STATED EXERCISE ▸ Repeat the entire listing exactly.

━━━━━━━━━━━━━━━━

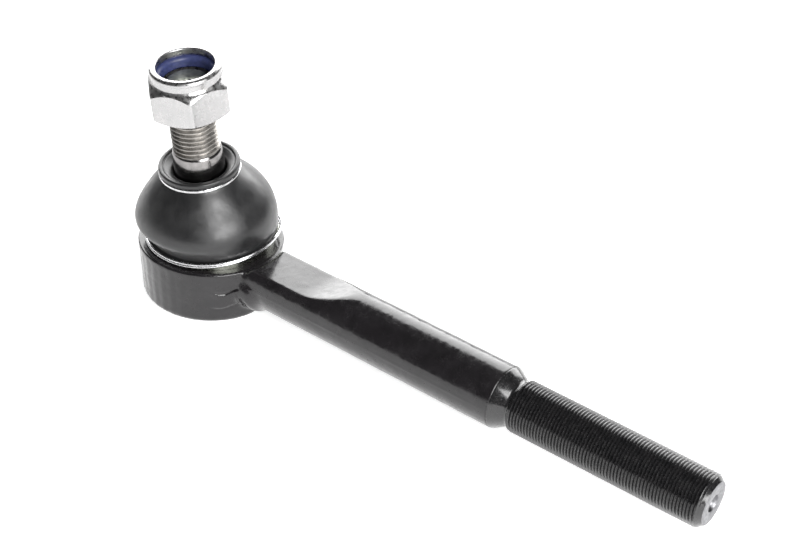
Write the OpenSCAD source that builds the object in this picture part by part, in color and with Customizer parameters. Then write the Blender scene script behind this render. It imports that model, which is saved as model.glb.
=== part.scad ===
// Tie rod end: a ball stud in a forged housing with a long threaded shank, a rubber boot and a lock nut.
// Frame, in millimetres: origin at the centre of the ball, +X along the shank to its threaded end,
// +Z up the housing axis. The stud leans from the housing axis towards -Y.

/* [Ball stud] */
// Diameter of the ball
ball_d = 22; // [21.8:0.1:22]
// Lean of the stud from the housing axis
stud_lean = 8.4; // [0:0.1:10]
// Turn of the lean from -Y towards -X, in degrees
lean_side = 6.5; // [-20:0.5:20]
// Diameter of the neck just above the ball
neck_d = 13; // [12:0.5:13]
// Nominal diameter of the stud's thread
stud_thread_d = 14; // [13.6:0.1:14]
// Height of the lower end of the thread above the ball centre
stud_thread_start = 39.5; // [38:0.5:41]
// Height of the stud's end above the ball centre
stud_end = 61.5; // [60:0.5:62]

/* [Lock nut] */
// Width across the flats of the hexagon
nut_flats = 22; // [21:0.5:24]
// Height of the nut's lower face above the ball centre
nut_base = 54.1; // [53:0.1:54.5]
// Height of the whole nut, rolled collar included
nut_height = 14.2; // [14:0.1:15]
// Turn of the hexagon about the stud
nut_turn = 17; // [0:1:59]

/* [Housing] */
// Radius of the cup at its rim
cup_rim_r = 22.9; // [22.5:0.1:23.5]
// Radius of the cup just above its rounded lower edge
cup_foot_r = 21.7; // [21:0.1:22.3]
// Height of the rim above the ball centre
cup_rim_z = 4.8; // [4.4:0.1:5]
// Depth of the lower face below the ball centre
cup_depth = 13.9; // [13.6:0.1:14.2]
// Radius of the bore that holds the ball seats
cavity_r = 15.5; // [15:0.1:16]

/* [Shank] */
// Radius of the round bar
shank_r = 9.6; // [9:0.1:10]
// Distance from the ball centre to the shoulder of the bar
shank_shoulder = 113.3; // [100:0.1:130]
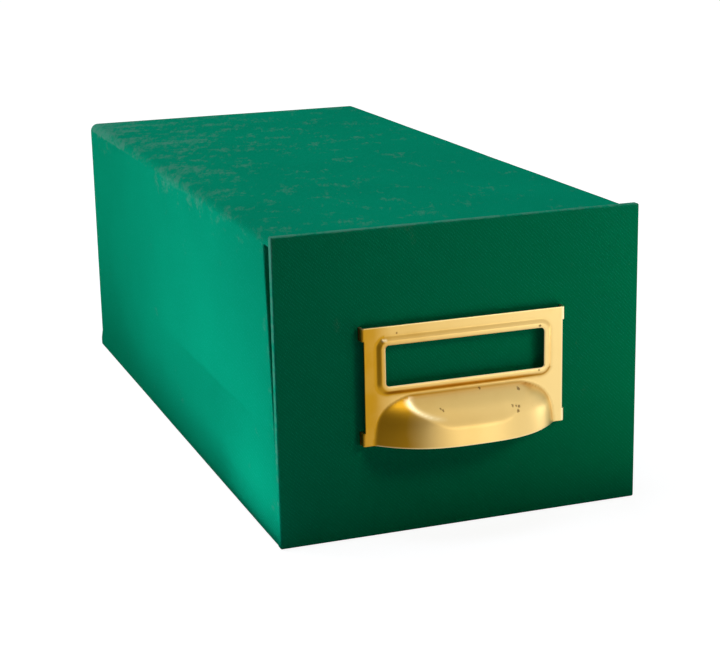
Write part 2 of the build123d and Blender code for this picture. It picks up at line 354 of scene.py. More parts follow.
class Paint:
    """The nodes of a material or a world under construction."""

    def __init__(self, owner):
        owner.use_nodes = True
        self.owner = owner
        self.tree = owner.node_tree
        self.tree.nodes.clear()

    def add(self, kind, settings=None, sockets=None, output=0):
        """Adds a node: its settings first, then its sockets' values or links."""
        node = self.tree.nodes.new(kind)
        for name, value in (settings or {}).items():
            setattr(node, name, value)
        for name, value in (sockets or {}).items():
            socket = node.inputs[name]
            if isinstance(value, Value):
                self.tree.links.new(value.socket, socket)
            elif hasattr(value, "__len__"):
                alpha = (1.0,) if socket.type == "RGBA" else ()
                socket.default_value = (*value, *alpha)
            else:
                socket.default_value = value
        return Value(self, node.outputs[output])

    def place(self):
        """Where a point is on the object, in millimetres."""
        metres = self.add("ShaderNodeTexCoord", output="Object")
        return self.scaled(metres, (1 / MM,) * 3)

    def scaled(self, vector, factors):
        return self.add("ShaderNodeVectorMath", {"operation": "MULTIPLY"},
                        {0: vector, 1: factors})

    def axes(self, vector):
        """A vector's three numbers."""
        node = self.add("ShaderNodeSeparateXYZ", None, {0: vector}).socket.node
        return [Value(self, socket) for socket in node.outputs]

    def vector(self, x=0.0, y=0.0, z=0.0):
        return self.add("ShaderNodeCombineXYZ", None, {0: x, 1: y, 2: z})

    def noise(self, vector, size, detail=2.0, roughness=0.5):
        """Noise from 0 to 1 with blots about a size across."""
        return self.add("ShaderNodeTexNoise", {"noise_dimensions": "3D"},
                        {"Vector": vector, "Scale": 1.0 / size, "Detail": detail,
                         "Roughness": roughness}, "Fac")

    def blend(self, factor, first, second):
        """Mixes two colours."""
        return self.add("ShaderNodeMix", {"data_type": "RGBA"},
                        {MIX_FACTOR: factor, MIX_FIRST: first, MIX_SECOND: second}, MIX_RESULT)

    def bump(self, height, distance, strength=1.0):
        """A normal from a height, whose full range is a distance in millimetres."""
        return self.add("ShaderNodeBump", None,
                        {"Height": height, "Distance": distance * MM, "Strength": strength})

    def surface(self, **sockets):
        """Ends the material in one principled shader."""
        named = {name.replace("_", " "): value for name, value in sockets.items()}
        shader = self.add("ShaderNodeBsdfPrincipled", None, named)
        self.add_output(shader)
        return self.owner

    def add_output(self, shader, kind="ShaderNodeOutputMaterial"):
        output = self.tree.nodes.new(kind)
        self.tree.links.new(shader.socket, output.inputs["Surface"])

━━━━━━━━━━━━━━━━

CORRECT ANSWER ▸
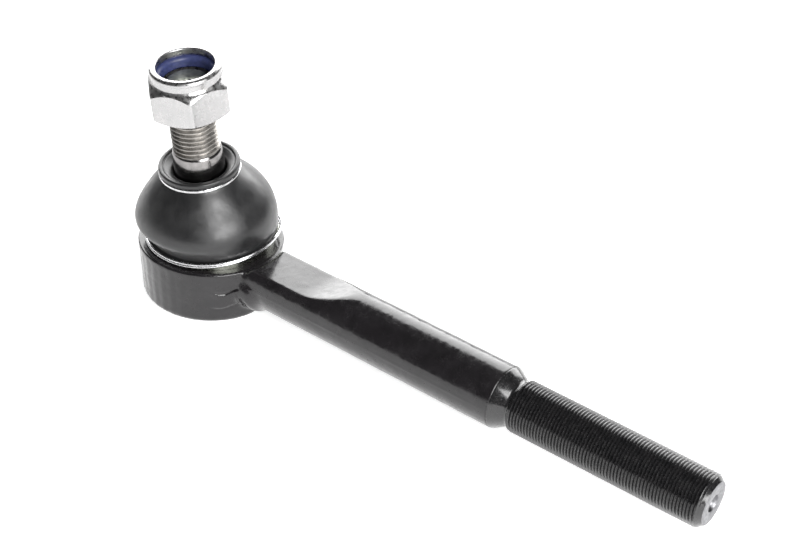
Write the OpenSCAD source that builds the object in this picture part by part, in color and with Customizer parameters. Then write the Blender scene script behind this render. It imports that model, which is saved as model.glb.
=== part.scad ===
// Tie rod end: a ball stud in a forged housing with a long threaded shank, a rubber boot and a lock nut.
// Frame, in millimetres: origin at the centre of the ball, +X along the shank to its threaded end,
// +Z up the housing axis. The stud leans from the housing axis towards -Y.

/* [Ball stud] */
// Diameter of the ball
ball_d = 22; // [21.8:0.1:22]
// Lean of the stud from the housing axis
stud_lean = 8.4; // [0:0.1:10]
// Turn of the lean from -Y towards -X, in degrees
lean_side = 6.5; // [-20:0.5:20]
// Diameter of the neck just above the ball
neck_d = 13; // [12:0.5:13]
// Nominal diameter of the stud's thread
stud_thread_d = 14; // [13.6:0.1:14]
// Height of the lower end of the thread above the ball centre
stud_thread_start = 39.5; // [38:0.5:41]
// Height of the stud's end above the ball centre
stud_end = 61.5; // [60:0.5:62]

/* [Lock nut] */
// Width across the flats of the hexagon
nut_flats = 22; // [21:0.5:24]
// Height of the nut's lower face above the ball centre
nut_base = 54.1; // [53:0.1:54.5]
// Height of the whole nut, rolled collar included
nut_height = 14.2; // [14:0.1:15]
// Turn of the hexagon about the stud
nut_turn = 17; // [0:1:59]

/* [Housing] */
// Radius of the cup at its rim
cup_rim_r = 22.9; // [22.5:0.1:23.5]
// Radius of the cup just above its rounded lower edge
cup_foot_r = 21.7; // [21:0.1:22.3]
// Height of the rim above the ball centre
cup_rim_z = 4.8; // [4.4:0.1:5]
// Depth of the lower face below the ball centre
cup_depth = 13.9; // [13.6:0.1:14.2]
// Radius of the bore that holds the ball seats
cavity_r = 15.5; // [15:0.1:16]

/* [Shank] */
// Radius of the round bar
shank_r = 9.6; // [9:0.1:10]
// Distance from the ball centre to the shoulder of the bar
shank_shoulder = 113.3; // [100:0.1:130]
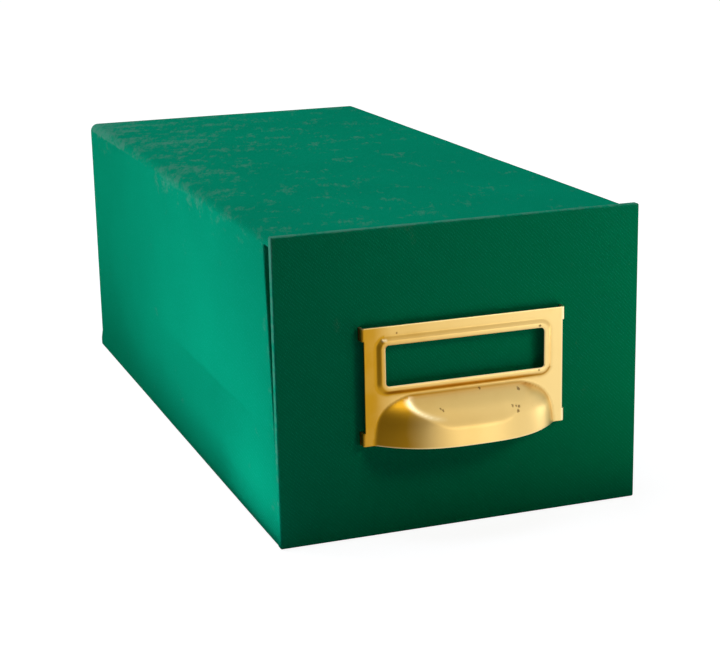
Write part 2 of the build123d and Blender code for this picture. It picks up at line 354 of scene.py. More parts follow.
class Paint:
    """The nodes of a material or a world under construction."""

    def __init__(self, owner):
        owner.use_nodes = True
        self.owner = owner
        self.tree = owner.node_tree
        self.tree.nodes.clear()

    def add(self, kind, settings=None, sockets=None, output=0):
        """Adds a node: its settings first, then its sockets' values or links."""
        node = self.tree.nodes.new(kind)
        for name, value in (settings or {}).items():
            setattr(node, name, value)
        for name, value in (sockets or {}).items():
            socket = node.inputs[name]
            if isinstance(value, Value):
                self.tree.links.new(value.socket, socket)
            elif hasattr(value, "__len__"):
                alpha = (1.0,) if socket.type == "RGBA" else ()
                socket.default_value = (*value, *alpha)
            else:
                socket.default_value = value
        return Value(self, node.outputs[output])

    def place(self):
        """Where a point is on the object, in millimetres."""
        metres = self.add("ShaderNodeTexCoord", output="Object")
        return self.scaled(metres, (1 / MM,) * 3)

    def scaled(self, vector, factors):
        return self.add("ShaderNodeVectorMath", {"operation": "MULTIPLY"},
                        {0: vector, 1: factors})

    def axes(self, vector):
        """A vector's three numbers."""
        node = self.add("ShaderNodeSeparateXYZ", None, {0: vector}).socket.node
        return [Value(self, socket) for socket in node.outputs]

    def vector(self, x=0.0, y=0.0, z=0.0):
        return self.add("ShaderNodeCombineXYZ", None, {0: x, 1: y, 2: z})

    def noise(self, vector, size, detail=2.0, roughness=0.5):
        """Noise from 0 to 1 with blots about a size across."""
        return self.add("ShaderNodeTexNoise", {"noise_dimensions": "3D"},
                        {"Vector": vector, "Scale": 1.0 / size, "Detail": detail,
                         "Roughness": roughness}, "Fac")

    def blend(self, factor, first, second):
        """Mixes two colours."""
        return self.add("ShaderNodeMix", {"data_type": "RGBA"},
                        {MIX_FACTOR: factor, MIX_FIRST: first, MIX_SECOND: second}, MIX_RESULT)

    def bump(self, height, distance, strength=1.0):
        """A normal from a height, whose full range is a distance in millimetres."""
        return self.add("ShaderNodeBump", None,
                        {"Height": height, "Distance": distance * MM, "Strength": strength})

    def surface(self, **sockets):
        """Ends the material in one principled shader."""
        named = {name.replace("_", " "): value for name, value in sockets.items()}
        shader = self.add("ShaderNodeBsdfPrincipled", None, named)
        self.add_output(shader)
        return self.owner

    def add_output(self, shader, kind="ShaderNodeOutputMaterial"):
        output = self.tree.nodes.new(kind)
        self.tree.links.new(shader.socket, output.inputs["Surface"])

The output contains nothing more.